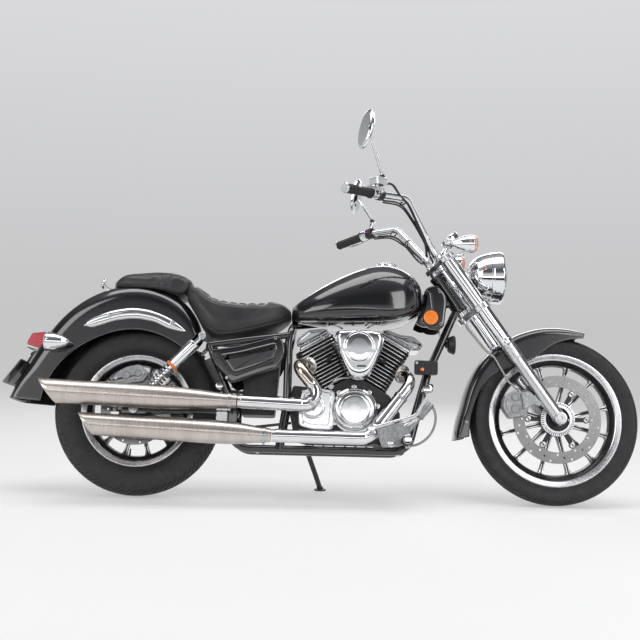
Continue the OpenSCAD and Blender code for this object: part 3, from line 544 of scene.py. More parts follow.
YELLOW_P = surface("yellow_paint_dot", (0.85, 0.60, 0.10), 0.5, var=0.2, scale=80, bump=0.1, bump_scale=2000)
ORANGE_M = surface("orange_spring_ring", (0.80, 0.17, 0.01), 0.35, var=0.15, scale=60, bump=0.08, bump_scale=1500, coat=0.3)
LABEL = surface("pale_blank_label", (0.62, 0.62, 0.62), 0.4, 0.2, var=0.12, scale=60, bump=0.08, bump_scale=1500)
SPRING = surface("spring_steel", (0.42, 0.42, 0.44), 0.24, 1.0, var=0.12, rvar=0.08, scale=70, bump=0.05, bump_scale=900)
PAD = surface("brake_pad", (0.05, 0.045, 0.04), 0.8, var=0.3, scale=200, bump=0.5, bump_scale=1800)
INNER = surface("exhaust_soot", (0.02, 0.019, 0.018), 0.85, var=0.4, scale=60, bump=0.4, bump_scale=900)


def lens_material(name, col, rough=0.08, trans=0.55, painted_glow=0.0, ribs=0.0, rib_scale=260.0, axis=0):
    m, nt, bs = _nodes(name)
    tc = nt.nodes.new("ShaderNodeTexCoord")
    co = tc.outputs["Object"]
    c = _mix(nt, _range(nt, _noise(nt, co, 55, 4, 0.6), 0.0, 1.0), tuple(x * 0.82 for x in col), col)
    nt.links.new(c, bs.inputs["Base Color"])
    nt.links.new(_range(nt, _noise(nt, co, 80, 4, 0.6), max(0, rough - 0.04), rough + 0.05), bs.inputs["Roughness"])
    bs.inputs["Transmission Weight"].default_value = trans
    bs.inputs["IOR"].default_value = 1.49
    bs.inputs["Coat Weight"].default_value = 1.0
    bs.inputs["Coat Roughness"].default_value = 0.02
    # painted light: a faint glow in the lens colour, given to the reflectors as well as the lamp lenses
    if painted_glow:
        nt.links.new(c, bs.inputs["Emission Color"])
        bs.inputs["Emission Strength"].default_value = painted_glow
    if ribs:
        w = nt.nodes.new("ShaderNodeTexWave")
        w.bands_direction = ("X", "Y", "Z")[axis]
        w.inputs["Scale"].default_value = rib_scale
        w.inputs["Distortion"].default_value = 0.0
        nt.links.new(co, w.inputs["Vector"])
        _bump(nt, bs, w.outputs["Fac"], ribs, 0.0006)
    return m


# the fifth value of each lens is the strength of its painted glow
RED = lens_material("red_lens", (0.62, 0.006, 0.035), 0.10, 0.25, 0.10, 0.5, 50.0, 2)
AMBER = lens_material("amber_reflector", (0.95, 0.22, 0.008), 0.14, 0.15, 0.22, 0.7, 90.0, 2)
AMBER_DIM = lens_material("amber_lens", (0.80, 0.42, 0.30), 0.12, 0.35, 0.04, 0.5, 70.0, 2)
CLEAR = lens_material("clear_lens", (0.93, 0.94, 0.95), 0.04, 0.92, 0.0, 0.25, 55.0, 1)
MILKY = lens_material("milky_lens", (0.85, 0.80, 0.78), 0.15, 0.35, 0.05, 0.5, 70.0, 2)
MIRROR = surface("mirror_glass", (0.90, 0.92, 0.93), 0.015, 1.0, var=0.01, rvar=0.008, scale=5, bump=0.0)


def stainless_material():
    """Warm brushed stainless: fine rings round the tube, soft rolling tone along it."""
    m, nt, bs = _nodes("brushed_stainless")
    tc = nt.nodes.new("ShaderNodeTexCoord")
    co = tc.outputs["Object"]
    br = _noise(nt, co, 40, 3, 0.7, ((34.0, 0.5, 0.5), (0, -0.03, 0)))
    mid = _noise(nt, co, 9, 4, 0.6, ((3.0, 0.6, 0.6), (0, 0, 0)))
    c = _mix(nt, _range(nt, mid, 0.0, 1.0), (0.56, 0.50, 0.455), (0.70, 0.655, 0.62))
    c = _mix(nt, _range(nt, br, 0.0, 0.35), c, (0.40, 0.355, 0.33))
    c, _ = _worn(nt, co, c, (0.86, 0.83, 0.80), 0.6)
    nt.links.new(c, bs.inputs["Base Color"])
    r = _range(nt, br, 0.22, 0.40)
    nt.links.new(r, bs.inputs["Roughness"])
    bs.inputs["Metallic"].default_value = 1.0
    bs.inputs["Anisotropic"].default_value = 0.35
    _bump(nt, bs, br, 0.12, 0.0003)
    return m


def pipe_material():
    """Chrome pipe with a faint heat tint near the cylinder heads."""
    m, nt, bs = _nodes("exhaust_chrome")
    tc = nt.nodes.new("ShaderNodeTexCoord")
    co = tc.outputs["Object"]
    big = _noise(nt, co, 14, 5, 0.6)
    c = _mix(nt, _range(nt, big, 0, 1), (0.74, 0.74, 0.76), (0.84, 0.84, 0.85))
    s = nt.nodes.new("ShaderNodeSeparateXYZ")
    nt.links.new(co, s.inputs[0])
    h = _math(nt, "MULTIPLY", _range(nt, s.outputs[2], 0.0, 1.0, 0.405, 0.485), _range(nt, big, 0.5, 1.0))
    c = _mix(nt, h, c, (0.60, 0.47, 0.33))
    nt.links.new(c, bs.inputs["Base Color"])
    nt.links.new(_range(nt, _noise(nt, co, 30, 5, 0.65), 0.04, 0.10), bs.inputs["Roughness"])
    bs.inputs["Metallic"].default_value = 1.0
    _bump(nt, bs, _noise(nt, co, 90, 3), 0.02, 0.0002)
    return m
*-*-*
Each line of the material should be echoed exactly.

• _RESPONSE FOR THIS EXERCISE_
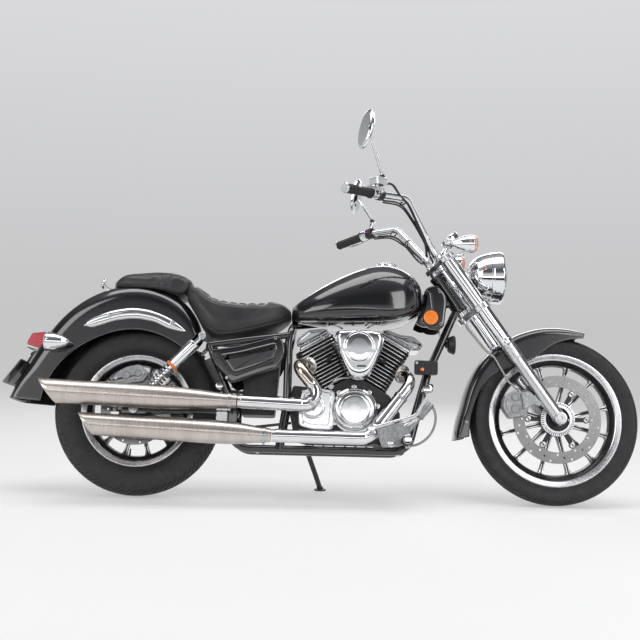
Continue the OpenSCAD and Blender code for this object: part 3, from line 544 of scene.py. More parts follow.
YELLOW_P = surface("yellow_paint_dot", (0.85, 0.60, 0.10), 0.5, var=0.2, scale=80, bump=0.1, bump_scale=2000)
ORANGE_M = surface("orange_spring_ring", (0.80, 0.17, 0.01), 0.35, var=0.15, scale=60, bump=0.08, bump_scale=1500, coat=0.3)
LABEL = surface("pale_blank_label", (0.62, 0.62, 0.62), 0.4, 0.2, var=0.12, scale=60, bump=0.08, bump_scale=1500)
SPRING = surface("spring_steel", (0.42, 0.42, 0.44), 0.24, 1.0, var=0.12, rvar=0.08, scale=70, bump=0.05, bump_scale=900)
PAD = surface("brake_pad", (0.05, 0.045, 0.04), 0.8, var=0.3, scale=200, bump=0.5, bump_scale=1800)
INNER = surface("exhaust_soot", (0.02, 0.019, 0.018), 0.85, var=0.4, scale=60, bump=0.4, bump_scale=900)


def lens_material(name, col, rough=0.08, trans=0.55, painted_glow=0.0, ribs=0.0, rib_scale=260.0, axis=0):
    m, nt, bs = _nodes(name)
    tc = nt.nodes.new("ShaderNodeTexCoord")
    co = tc.outputs["Object"]
    c = _mix(nt, _range(nt, _noise(nt, co, 55, 4, 0.6), 0.0, 1.0), tuple(x * 0.82 for x in col), col)
    nt.links.new(c, bs.inputs["Base Color"])
    nt.links.new(_range(nt, _noise(nt, co, 80, 4, 0.6), max(0, rough - 0.04), rough + 0.05), bs.inputs["Roughness"])
    bs.inputs["Transmission Weight"].default_value = trans
    bs.inputs["IOR"].default_value = 1.49
    bs.inputs["Coat Weight"].default_value = 1.0
    bs.inputs["Coat Roughness"].default_value = 0.02
    # painted light: a faint glow in the lens colour, given to the reflectors as well as the lamp lenses
    if painted_glow:
        nt.links.new(c, bs.inputs["Emission Color"])
        bs.inputs["Emission Strength"].default_value = painted_glow
    if ribs:
        w = nt.nodes.new("ShaderNodeTexWave")
        w.bands_direction = ("X", "Y", "Z")[axis]
        w.inputs["Scale"].default_value = rib_scale
        w.inputs["Distortion"].default_value = 0.0
        nt.links.new(co, w.inputs["Vector"])
        _bump(nt, bs, w.outputs["Fac"], ribs, 0.0006)
    return m


# the fifth value of each lens is the strength of its painted glow
RED = lens_material("red_lens", (0.62, 0.006, 0.035), 0.10, 0.25, 0.10, 0.5, 50.0, 2)
AMBER = lens_material("amber_reflector", (0.95, 0.22, 0.008), 0.14, 0.15, 0.22, 0.7, 90.0, 2)
AMBER_DIM = lens_material("amber_lens", (0.80, 0.42, 0.30), 0.12, 0.35, 0.04, 0.5, 70.0, 2)
CLEAR = lens_material("clear_lens", (0.93, 0.94, 0.95), 0.04, 0.92, 0.0, 0.25, 55.0, 1)
MILKY = lens_material("milky_lens", (0.85, 0.80, 0.78), 0.15, 0.35, 0.05, 0.5, 70.0, 2)
MIRROR = surface("mirror_glass", (0.90, 0.92, 0.93), 0.015, 1.0, var=0.01, rvar=0.008, scale=5, bump=0.0)


def stainless_material():
    """Warm brushed stainless: fine rings round the tube, soft rolling tone along it."""
    m, nt, bs = _nodes("brushed_stainless")
    tc = nt.nodes.new("ShaderNodeTexCoord")
    co = tc.outputs["Object"]
    br = _noise(nt, co, 40, 3, 0.7, ((34.0, 0.5, 0.5), (0, -0.03, 0)))
    mid = _noise(nt, co, 9, 4, 0.6, ((3.0, 0.6, 0.6), (0, 0, 0)))
    c = _mix(nt, _range(nt, mid, 0.0, 1.0), (0.56, 0.50, 0.455), (0.70, 0.655, 0.62))
    c = _mix(nt, _range(nt, br, 0.0, 0.35), c, (0.40, 0.355, 0.33))
    c, _ = _worn(nt, co, c, (0.86, 0.83, 0.80), 0.6)
    nt.links.new(c, bs.inputs["Base Color"])
    r = _range(nt, br, 0.22, 0.40)
    nt.links.new(r, bs.inputs["Roughness"])
    bs.inputs["Metallic"].default_value = 1.0
    bs.inputs["Anisotropic"].default_value = 0.35
    _bump(nt, bs, br, 0.12, 0.0003)
    return m


def pipe_material():
    """Chrome pipe with a faint heat tint near the cylinder heads."""
    m, nt, bs = _nodes("exhaust_chrome")
    tc = nt.nodes.new("ShaderNodeTexCoord")
    co = tc.outputs["Object"]
    big = _noise(nt, co, 14, 5, 0.6)
    c = _mix(nt, _range(nt, big, 0, 1), (0.74, 0.74, 0.76), (0.84, 0.84, 0.85))
    s = nt.nodes.new("ShaderNodeSeparateXYZ")
    nt.links.new(co, s.inputs[0])
    h = _math(nt, "MULTIPLY", _range(nt, s.outputs[2], 0.0, 1.0, 0.405, 0.485), _range(nt, big, 0.5, 1.0))
    c = _mix(nt, h, c, (0.60, 0.47, 0.33))
    nt.links.new(c, bs.inputs["Base Color"])
    nt.links.new(_range(nt, _noise(nt, co, 30, 5, 0.65), 0.04, 0.10), bs.inputs["Roughness"])
    bs.inputs["Metallic"].default_value = 1.0
    _bump(nt, bs, _noise(nt, co, 90, 3), 0.02, 0.0002)
    return m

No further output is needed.